Molchansky foi executivo da Globopar até abril de 2002 e acompanhou de perto a associação da Telecom Italia na Globo.com e os negócios conjuntos dos dois grupos em telefonia celular. Ele concluiu que os espiões desistiram de procurá-lo.

Mágoa
Os espiões escolhem os alvos que, além de informações relevantes, possam ter mágoa dos ex-empregadores, o que os tornaria mais receptivos ao contato. Foi com essa ótica que o espião português Tiago Verdial se aproximou do motorista Adelson Pugliese, que serviu ao ex-presidente da Parmalat Gianni Grisendi.
Grisendi também vinha sendo investigado pela Polícia Federal por suspeita de fraude na gestão da Parmalat e o telefone do motorista estava grampeado. A PF descobriu a Operação Tóquio e passou a vigiar os passos de Verdial e de outro espião da Kroll.
Gianni Grisendi foi presidente da TIM (Telecom Italia Mobile, do grupo Telecom Italia) de abril de 2001 a maio de 2002 e acionista minoritário de uma outra empresa italiana, a Tecnosistemi, que prestou serviços à TIM no Brasil. A empresa faliu deixando R$ 100 milhões de dívidas.
Na busca de elos entre a Telecom Italia e Grisendi, a Kroll se aproximou de ex-funcionários da Tecnosistemi. Os relatórios referem-se a contatos de Tiago Verdial com um ex-presidente da empresa, identificado como CR, que teria repassado informações sobre corrupção em prefeituras petistas no Estado de São Paulo.
O ex-presidente referido seria Claudio Raffaelli, que nega ter passado informações à Kroll. Ele afirmou que não teve contato com Verdial e qualificou de absurda a informação sobre pagamento de propinas às prefeituras.
Os funcionários cooptados são identificados por siglas. Uma ex-funcionária da Telecom Italia no Brasil, que teria repassado informações sobre Carmelo Furci, é identificada como M. Um dos arquivos da Kroll diz que M é amiga de uma ex-assessora de FHC no Palácio do Planalto. O espião usa a ligação entre elas para obter informações da CPI do Banestado.

Funcionários públicos
Os arquivos atribuídos à Kroll foram entregues à Polícia Federal pela Telecom Italia, no dia 16 de julho, e podem ser localizados nos sites ucho.info e www.carosamigos.com.br.

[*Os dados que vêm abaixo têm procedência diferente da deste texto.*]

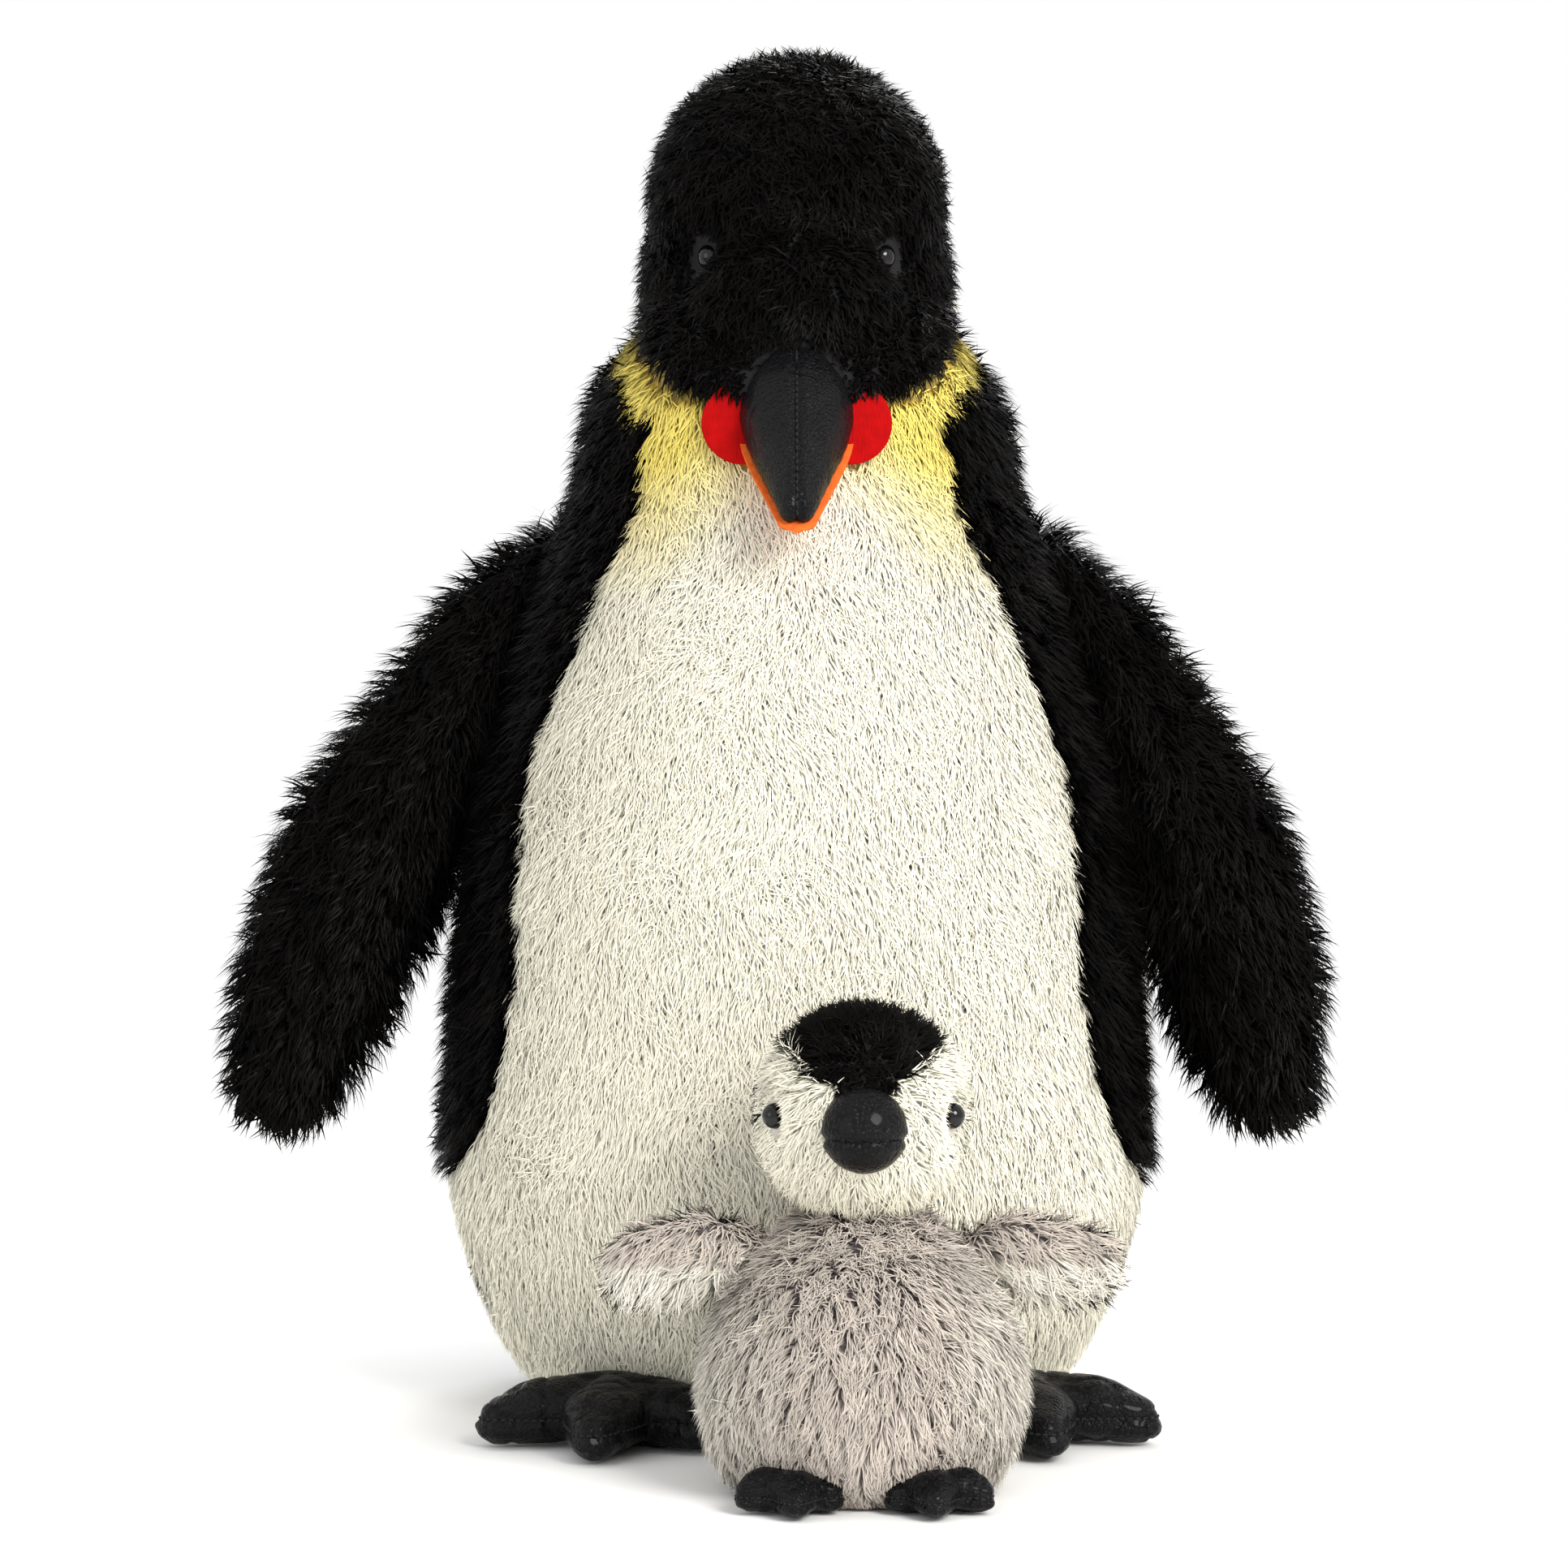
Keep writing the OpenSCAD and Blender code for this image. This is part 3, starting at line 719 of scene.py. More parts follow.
def stored(tree, geometry, name, kind, value):
    return node(
        tree, "GeometryNodeStoreNamedAttribute", {"data_type": kind, "domain": "POINT"},
        Geometry=geometry, Name=name, Value=value,
    ).outputs[0]


def read(tree, name, kind="FLOAT"):
    return node(tree, "GeometryNodeInputNamedAttribute", {"data_type": kind}, Name=name).outputs["Attribute"]


def vectors(tree, operation, a, b):
    label = "Scale" if operation == "SCALE" else "i1"
    return node(tree, "ShaderNodeVectorMath", {"operation": operation}, i0=a, **{label: b}).outputs[0]


def build_pile_tree():
    tree = bpy.data.node_groups.new("pile", "GeometryNodeTree")
    tree.interface.new_socket("Geometry", in_out="INPUT", socket_type="NodeSocketGeometry")
    for label, kind, default in PILE_INPUTS:
        socket = tree.interface.new_socket(label, in_out="INPUT", socket_type=kind)
        if default is not None:
            socket.default_value = default
    tree.interface.new_socket("Geometry", in_out="OUTPUT", socket_type="NodeSocketGeometry")
    given = tree.nodes.new("NodeGroupInput").outputs
    out = tree.nodes.new("NodeGroupOutput")

    scatter = node(
        tree, "GeometryNodeDistributePointsOnFaces", {"distribute_method": "RANDOM"},
        Mesh=given["Geometry"], Density=given["Density"], Seed=given["Seed"],
    )
    place = node(tree, "GeometryNodeInputPosition").outputs[0]
    cell_scale = maths(tree, "DIVIDE", 1.0, given["Lock Size"])
    lock = node(tree, "ShaderNodeTexVoronoi", Vector=place, Scale=cell_scale)
    lock_shade = node(tree, "FunctionNodeSeparateColor", Color=lock.outputs["Color"]).outputs[0]
    own = node(tree, "FunctionNodeRandomValue", {"data_type": "FLOAT"}, Seed=given["Seed"]).outputs[1]
    shade = maths(
        tree, "ADD",
        maths(tree, "MULTIPLY", lock_shade, LOCK_SHARE), maths(tree, "MULTIPLY", own, 1 - LOCK_SHARE),
    )

    to_middle = vectors(tree, "SUBTRACT", lock.outputs["Position"], place)
    gather = vectors(tree, "SCALE", to_middle, maths(tree, "MULTIPLY", cell_scale, given["Gather"]))
    random = node(
        tree, "FunctionNodeRandomValue", {"data_type": "FLOAT_VECTOR"},
        i0=(-1, -1, -1), i1=(1, 1, 1), Seed=7,
    ).outputs[0]
    slow = node(tree, "ShaderNodeTexNoise", Vector=place, Scale=SWAY_SCALE, Detail=1.0).outputs["Color"]
    sway = vectors(tree, "SCALE", vectors(tree, "SUBTRACT", slow, (0.5, 0.5, 0.5)), given["Waves"])
    lean = vectors(tree, "ADD", given["Brushed"], gather)
    lean = vectors(tree, "ADD", lean, vectors(tree, "SCALE", sway, SWAY_REACH))
    lean = vectors(tree, "ADD", lean, vectors(tree, "SCALE", random, given["Stray"]))

    normal = scatter.outputs["Normal"]
    points = stored(tree, scatter.outputs["Points"], "shade", "FLOAT", shade)
    points = stored(tree, points, "cloth_normal", "FLOAT_VECTOR", normal)
    upright = node(tree, "FunctionNodeAlignRotationToVector", {"axis": "Z"}, Vector=normal).outputs[0]
    turned = node(
        tree, "FunctionNodeAlignRotationToVector", {"axis": "X", "pivot_axis": "Z"},
        Rotation=upright, Vector=lean,
    ).outputs[0]
    vary = node(tree, "FunctionNodeRandomValue", {"data_type": "FLOAT"}, i2=0.7, i3=1.15, Seed=3).outputs[1]
    length = maths(tree, "MULTIPLY", maths(tree, "MULTIPLY", given["Length"], vary), read(tree, "pile"))
    rise_vary = node(
        tree, "FunctionNodeRandomValue", {"data_type": "FLOAT"}, i2=0.75, i3=1.25, Seed=5
    ).outputs[1]
    rise = maths(tree, "MULTIPLY", maths(tree, "MULTIPLY", given["Rise"], rise_vary), length)
    reach = maths(tree, "MULTIPLY", length, 0.75)
    size = node(tree, "ShaderNodeCombineXYZ", X=reach, Y=given["Width"], Z=rise).outputs[0]
    strand = node(tree, "GeometryNodeObjectInfo", Object=given["Strand"]).outputs["Geometry"]
    planted = node(
        tree, "GeometryNodeInstanceOnPoints", Points=points, Instance=strand, Rotation=turned, Scale=size
    ).outputs[0]

    real = node(tree, "GeometryNodeRealizeInstances", Geometry=planted).outputs[0]
    axes = node(tree, "ShaderNodeSeparateXYZ", Vector=node(tree, "GeometryNodeInputPosition").outputs[0])
    above = maths(tree, "MAXIMUM", axes.outputs[2], given["Lowest"])
    kept = node(tree, "ShaderNodeCombineXYZ", X=axes.outputs[0], Y=axes.outputs[1], Z=above).outputs[0]
    raised = node(tree, "GeometryNodeSetPosition", Geometry=real, Position=kept).outputs[0]
    dressed = node(tree, "GeometryNodeSetMaterial", Geometry=raised, Material=given["Material"]).outputs[0]
    tree.links.new(dressed, out.inputs[0])
    return tree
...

No relatório intitulado ""Project Tokio 5", o espião diz ter recebido informação da PF de que o ex-presidente da Telecom Italia no Brasil Carmelo Furci não estava na lista da CPI do Banestado.
Outro relatório cita o conteúdo de conversas telefônicas de Nelson Tanure com seu advogado Carlos Eduardo Bulhões e com o ex-presidente do grupo canadense TIW Bruno Ducharme, ex-sócio do Opportunity na Telemig Celular e Tele Norte Celular.
O relatório afirma que as gravações teriam sido obtidas junto à PF ""por vias legais", mas Bulhões disse desconhecer a existência de tal autorização judicial.
Segundo advogados consultados pela Folha não há forma legal de se obter o teor de conversas telefônicas na Polícia Federal.
Um dos arquivos da Kroll contém 46 e-mails do empresário Luiz Roberto Demarco. Entre eles, estão duas mensagens de Gushiken para Demarco, de fevereiro e março de 2001, sobre a criação de um portal da Previdência e sobre uma reunião na Abrapp (Associação Brasileira de Previdência Privada).
Segundo Demarco, os textos reproduzidos pela Kroll são parte de 6.000 e-mails que ele afirma terem sido roubados do computador de sua empresa, em abril de 2001, e repassados à Kroll por sua ex-mulher Regina Yasbek. Procurada pela Folha, Yasbek não respondeu a acusação.